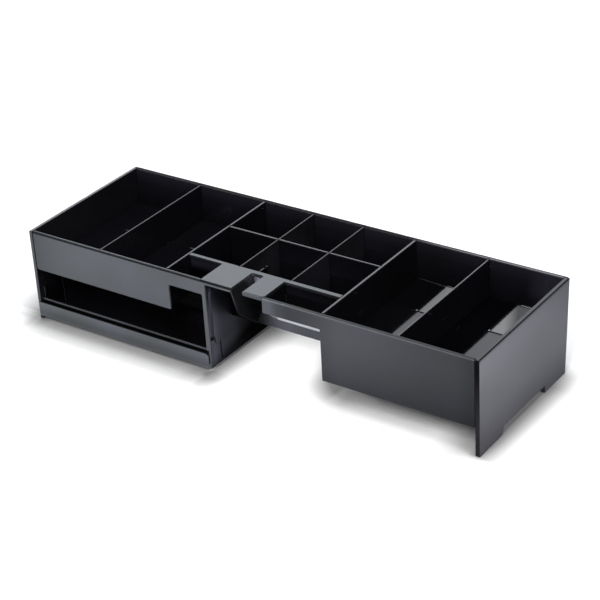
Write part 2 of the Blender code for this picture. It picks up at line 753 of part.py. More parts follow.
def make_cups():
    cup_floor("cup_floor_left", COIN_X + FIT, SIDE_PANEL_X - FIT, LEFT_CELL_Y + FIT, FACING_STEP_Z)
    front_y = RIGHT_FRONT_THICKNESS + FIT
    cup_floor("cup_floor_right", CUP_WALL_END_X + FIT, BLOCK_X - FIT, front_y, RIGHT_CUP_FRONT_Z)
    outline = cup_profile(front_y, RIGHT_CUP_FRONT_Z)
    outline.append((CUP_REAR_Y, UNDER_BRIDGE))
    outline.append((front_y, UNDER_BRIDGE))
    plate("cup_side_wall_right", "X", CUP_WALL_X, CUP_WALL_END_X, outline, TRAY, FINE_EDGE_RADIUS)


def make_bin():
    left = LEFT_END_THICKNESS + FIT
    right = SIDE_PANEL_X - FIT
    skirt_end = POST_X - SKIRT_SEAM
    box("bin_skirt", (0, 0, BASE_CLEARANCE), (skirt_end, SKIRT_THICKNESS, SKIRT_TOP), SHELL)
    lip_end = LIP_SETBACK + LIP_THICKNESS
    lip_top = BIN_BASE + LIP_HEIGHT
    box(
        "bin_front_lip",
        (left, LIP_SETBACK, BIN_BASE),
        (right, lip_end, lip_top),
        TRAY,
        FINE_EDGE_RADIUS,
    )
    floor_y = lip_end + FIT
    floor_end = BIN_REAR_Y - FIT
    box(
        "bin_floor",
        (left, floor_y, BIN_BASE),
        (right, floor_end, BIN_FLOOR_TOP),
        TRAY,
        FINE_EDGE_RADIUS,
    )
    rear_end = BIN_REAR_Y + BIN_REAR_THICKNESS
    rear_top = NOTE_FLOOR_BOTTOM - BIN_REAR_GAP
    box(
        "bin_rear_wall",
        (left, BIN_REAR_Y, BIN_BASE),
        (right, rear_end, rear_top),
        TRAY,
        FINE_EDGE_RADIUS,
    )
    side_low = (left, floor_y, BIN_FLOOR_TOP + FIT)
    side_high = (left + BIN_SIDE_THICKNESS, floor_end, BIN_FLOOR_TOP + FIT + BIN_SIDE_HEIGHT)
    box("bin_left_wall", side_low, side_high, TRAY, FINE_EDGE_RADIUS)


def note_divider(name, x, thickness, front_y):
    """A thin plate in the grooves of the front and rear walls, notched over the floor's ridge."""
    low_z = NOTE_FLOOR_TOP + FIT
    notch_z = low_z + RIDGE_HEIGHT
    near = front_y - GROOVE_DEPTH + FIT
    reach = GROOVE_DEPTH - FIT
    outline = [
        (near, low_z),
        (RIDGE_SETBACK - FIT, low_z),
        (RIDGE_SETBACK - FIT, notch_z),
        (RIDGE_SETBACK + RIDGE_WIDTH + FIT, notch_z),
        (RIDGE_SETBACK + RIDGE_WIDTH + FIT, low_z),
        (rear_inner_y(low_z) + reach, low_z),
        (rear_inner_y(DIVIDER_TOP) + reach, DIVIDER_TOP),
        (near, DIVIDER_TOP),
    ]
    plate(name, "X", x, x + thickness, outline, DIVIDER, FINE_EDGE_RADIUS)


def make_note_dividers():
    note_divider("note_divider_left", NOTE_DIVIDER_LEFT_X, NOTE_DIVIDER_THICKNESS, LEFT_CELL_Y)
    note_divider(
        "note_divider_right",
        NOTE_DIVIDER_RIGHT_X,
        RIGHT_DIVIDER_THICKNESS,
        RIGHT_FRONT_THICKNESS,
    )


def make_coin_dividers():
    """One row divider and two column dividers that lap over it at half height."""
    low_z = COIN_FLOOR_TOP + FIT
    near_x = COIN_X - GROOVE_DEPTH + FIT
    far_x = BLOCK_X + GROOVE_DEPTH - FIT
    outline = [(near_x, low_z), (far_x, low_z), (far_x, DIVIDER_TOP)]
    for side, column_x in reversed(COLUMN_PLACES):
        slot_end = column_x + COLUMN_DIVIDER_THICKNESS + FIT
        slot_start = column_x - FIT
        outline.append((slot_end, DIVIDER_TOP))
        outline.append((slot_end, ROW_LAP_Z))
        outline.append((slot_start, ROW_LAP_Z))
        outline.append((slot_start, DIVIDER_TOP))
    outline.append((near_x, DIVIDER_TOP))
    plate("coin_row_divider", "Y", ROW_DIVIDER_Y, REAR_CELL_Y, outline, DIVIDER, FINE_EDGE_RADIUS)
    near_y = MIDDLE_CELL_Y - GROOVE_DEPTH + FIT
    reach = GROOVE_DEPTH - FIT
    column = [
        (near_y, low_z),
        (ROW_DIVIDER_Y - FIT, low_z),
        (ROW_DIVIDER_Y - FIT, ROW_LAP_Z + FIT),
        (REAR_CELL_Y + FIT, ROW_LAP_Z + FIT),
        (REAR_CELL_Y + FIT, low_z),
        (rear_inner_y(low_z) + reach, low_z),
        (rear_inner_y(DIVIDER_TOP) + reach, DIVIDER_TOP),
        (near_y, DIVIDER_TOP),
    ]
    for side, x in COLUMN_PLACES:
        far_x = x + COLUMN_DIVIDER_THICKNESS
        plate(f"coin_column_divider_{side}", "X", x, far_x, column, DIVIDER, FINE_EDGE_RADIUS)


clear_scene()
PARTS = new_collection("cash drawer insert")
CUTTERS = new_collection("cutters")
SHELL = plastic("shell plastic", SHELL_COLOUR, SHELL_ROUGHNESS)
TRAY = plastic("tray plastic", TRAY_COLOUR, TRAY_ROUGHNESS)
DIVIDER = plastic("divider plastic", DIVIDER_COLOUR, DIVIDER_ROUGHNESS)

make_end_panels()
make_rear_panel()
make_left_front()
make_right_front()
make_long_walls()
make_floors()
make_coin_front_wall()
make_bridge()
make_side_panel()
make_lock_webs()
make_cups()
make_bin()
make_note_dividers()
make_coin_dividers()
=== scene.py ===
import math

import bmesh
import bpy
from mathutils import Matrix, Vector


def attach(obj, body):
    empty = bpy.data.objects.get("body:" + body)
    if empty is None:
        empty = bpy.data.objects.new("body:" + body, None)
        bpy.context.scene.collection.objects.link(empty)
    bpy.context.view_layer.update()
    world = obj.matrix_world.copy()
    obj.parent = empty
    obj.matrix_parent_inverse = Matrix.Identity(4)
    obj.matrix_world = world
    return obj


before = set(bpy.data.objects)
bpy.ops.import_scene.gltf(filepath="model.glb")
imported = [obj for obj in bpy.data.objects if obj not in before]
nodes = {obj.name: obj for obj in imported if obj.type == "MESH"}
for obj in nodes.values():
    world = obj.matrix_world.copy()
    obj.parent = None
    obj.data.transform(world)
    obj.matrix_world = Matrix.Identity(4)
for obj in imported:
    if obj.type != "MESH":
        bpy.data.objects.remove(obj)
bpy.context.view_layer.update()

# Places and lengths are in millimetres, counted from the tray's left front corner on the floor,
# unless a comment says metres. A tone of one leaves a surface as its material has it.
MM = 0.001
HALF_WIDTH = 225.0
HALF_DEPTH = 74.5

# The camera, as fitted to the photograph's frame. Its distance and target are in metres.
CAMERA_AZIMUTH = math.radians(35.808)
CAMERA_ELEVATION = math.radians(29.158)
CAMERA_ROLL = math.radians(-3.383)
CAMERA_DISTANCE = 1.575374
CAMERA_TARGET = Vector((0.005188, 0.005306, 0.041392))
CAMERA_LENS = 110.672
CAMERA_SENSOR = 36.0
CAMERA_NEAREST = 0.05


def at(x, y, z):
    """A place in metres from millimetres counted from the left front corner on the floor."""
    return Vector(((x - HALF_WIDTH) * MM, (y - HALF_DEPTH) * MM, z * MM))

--

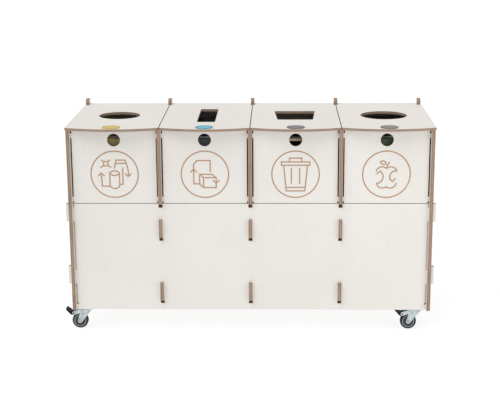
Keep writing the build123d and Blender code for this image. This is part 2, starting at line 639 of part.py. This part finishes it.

▸ **Aim of the task**: Retype exactly the lines above, from the one with "Write part 2" through the one with "outline, TRAY, FINE_EDGE_RADIUS)", inclusive.

▸ **Solution for this task**:
Write part 2 of the Blender code for this picture. It picks up at line 753 of part.py. More parts follow.
def make_cups():
    cup_floor("cup_floor_left", COIN_X + FIT, SIDE_PANEL_X - FIT, LEFT_CELL_Y + FIT, FACING_STEP_Z)
    front_y = RIGHT_FRONT_THICKNESS + FIT
    cup_floor("cup_floor_right", CUP_WALL_END_X + FIT, BLOCK_X - FIT, front_y, RIGHT_CUP_FRONT_Z)
    outline = cup_profile(front_y, RIGHT_CUP_FRONT_Z)
    outline.append((CUP_REAR_Y, UNDER_BRIDGE))
    outline.append((front_y, UNDER_BRIDGE))
    plate("cup_side_wall_right", "X", CUP_WALL_X, CUP_WALL_END_X, outline, TRAY, FINE_EDGE_RADIUS)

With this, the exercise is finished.